Further, plaintiff clearly was afforded due process before the Commission. Not only did the Commission review the 2,200 pages of transcript generated by months of School Board hearings, the Commission held eight hearings of its own that generated an additional 1,500 transcript pages.
Whether we analyze the question as one of res judicata or collateral estoppel, the result is the same here. Under res judicata there has been a final judgment on the merits of this action, which included a defense of age and religious discrimination. Under collateral estoppel, the Commission's determination of plaintiff's discrimination defense was necessary to its judgment of just discharge. This Commission decision was affirmed by Michigan courts, and thereby precludes relitigation of the same *520 issue in a different cause of action.[1] The plaintiff has had a full opportunity to litigate her age and sex discrimination claims. Under Michigan law, she would be precluded from bringing the claim of age or religious discrimination in Michigan courts. Because she would be precluded there, she is precluded from making such a claim in this Court. As Justice Blackman pointed out in Migra v. Warren City School District Board of Education, 465 U.S. 75, 104 S. Ct. 892, 79 L. Ed. 2d 56 (1984):
It is now settled that a federal court must give to a state court judgment the same preclusive effect as would be given that judgment under the law of the State in which the judgment was rendered.

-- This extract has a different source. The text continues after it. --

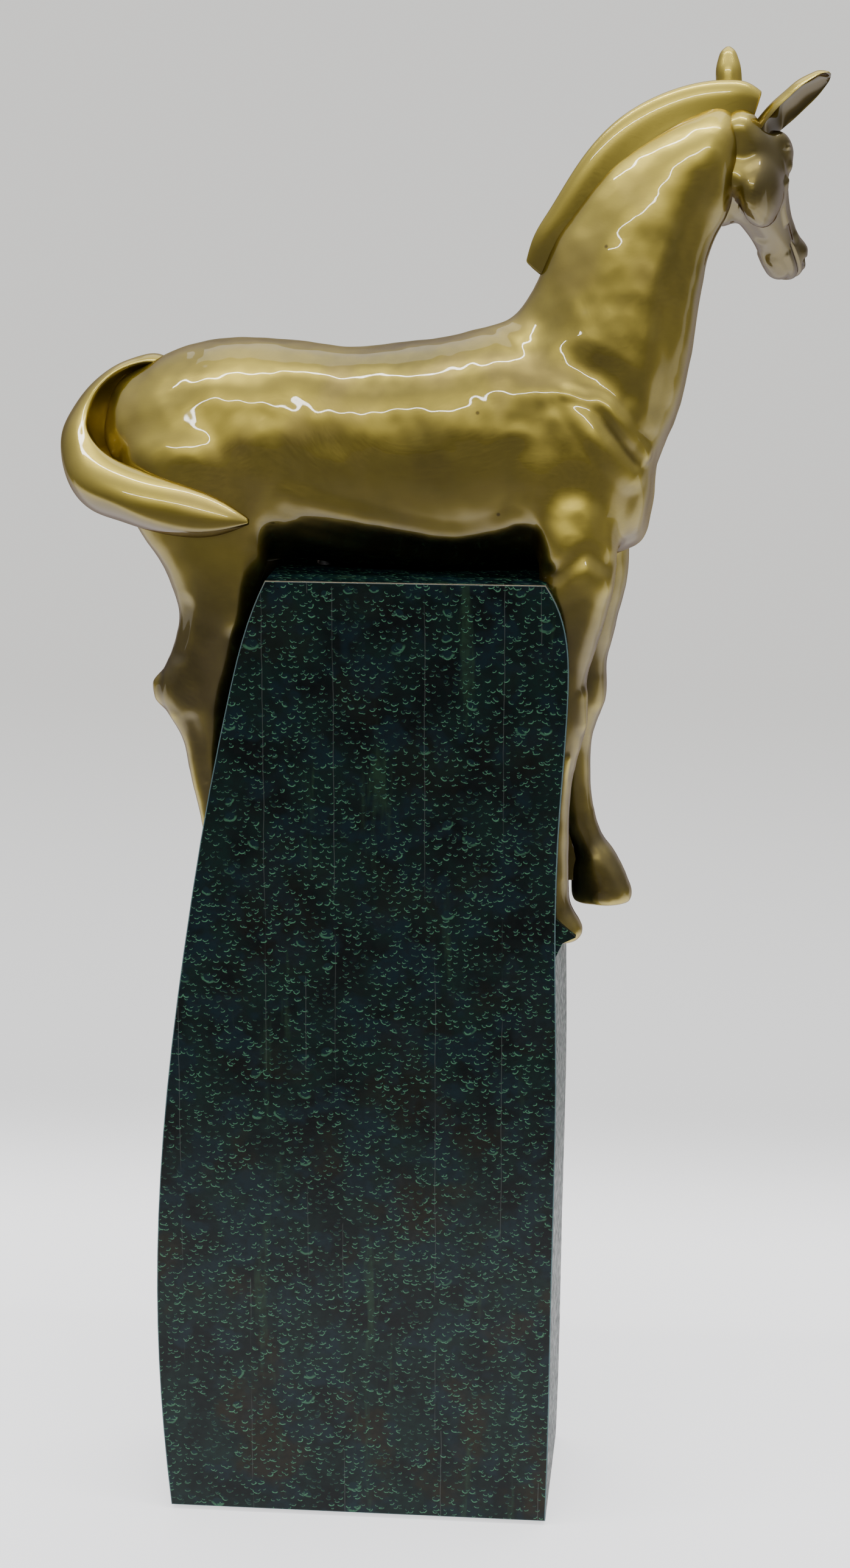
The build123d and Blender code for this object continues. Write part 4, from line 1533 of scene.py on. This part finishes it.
# ---- assembly ---------------------------------------------------------------------------------
CAST = "gold_bronze"
PATINA = "green_patina"
TOP_PATINA = "green_patina_top"
FINISH_OF = {
    PATINA: ("plinth_fore_plate", "fore_hoof_ledge"),
    TOP_PATINA: ("plinth_top_plate", "plinth_hind_plate"),
    CAST: ("pastern_web",),
    "raw_bronze": ("belly_bosses", "corner_lugs", "bottom_plate", "stiffener_plate"),
    "steel": ("body_studs", "stud_washers", "stud_nuts", "leg_screws", "bottom_screws"),
    "pad_rubber": ("base_pad",),
}


EARS = {
    "right_ear": Ear((175.5, 10.5, 191), (205, 6, 219.5), (0.56, -0.46, -0.68), 1.4),
    "left_ear": Ear((163, 19, 198), (160.5, 22, 230.5), (0.4, 0.9, 0.1), 0.86),
}


def finishes() -> dict[str, bpy.types.Material]:
    """Every finish by its slot's name."""
    effects = Effects()
    made = {
        CAST: GoldBronze().material(effects),
        PATINA: GreenPatina().material(effects),
        TOP_PATINA: GreenPatina(TOP_PATINA, coat=0.0, shine=0.0).material(effects),
    }
    for plain in (
        PlainFinish("raw_bronze", (0.23, 0.15, 0.07), (0.11, 0.08, 0.045), 1.0, (0.4, 0.6)),
        PlainFinish("steel", (0.52, 0.52, 0.53), (0.36, 0.36, 0.38), 1.0, (0.25, 0.4)),
        PlainFinish("pad_rubber", (0.022, 0.022, 0.023), (0.035, 0.034, 0.033), 0.0, (0.7, 0.9)),
    ):
        made[plain.name] = plain.material(effects)
    return made


def add_piece(name: str, mesh: bpy.types.Mesh, node: str,
              finish: bpy.types.Material) -> None:
    """Puts one finished piece in the scene in place of its CAD node.

    Args:
        name: the piece's name.
        mesh: its mesh, in the row's frame.
        node: the CAD node that it stands for.
        finish: its material.
    """
    mesh.materials.clear()
    mesh.materials.append(finish)
    piece = to_object(name, mesh)
    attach(piece, "root")
    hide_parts(node)
    LOG.info("%s: %d faces", name, len(mesh.polygons))


def main() -> None:
    """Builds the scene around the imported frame."""
    logging.basicConfig(level=logging.INFO, format="%(name)s: %(message)s")
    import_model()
    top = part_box("plinth_top_plate")[1][2]
    Studio().build()
    made = finishes()
    castings = Body().castings()
    castings["head_casting"] = Head().mesh()
    for name, ear in EARS.items():
        castings[name] = ear.mesh(name)
    castings["mane_ridge"] = Mane().mesh()
    castings["tail_casting"] = Tail().mesh()
    for node, mesh in castings.items():
        finish_mesh(mesh, top)
        add_piece(node.replace("_casting", "") + "_skin", mesh, node, made[CAST])
    for plate in (PlinthPlate("plinth_front_plate", -1), PlinthPlate("plinth_back_plate", 1)):
        mesh = plate.mesh()
        add_piece(mesh.name, mesh, plate.node, made[PATINA])
    for slot, nodes in FINISH_OF.items():
        for node in nodes:
            for holder in bpy.data.objects[node].material_slots:
                holder.material = made[slot]


if __name__ == "__main__":
    main()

Id. at 81, 104 S. Ct. at 896.
It therefore appears clear that there is adequate basis for defendant's motion to dismiss, and the motion will be granted.
With reference to defendants Goodman and Scholtz, attorneys for Mr. Detert and the School Board, there is no question but that the case should be dismissed for failure to state a cause of action.
Therefore, for the reasons given, the entire lawsuit will be dismissed.
Defendants may tax costs.
NOTES
[1] State agency determinations which are not reviewed by state courts are not entitled to preclusive effect. Elliott v. The University of Tennessee, 766 F.2d 982 (6th Cir.1985), cert granted, ___ U.S. ___, 106 S. Ct. 522, 88 L. Ed. 2d 455 (1985).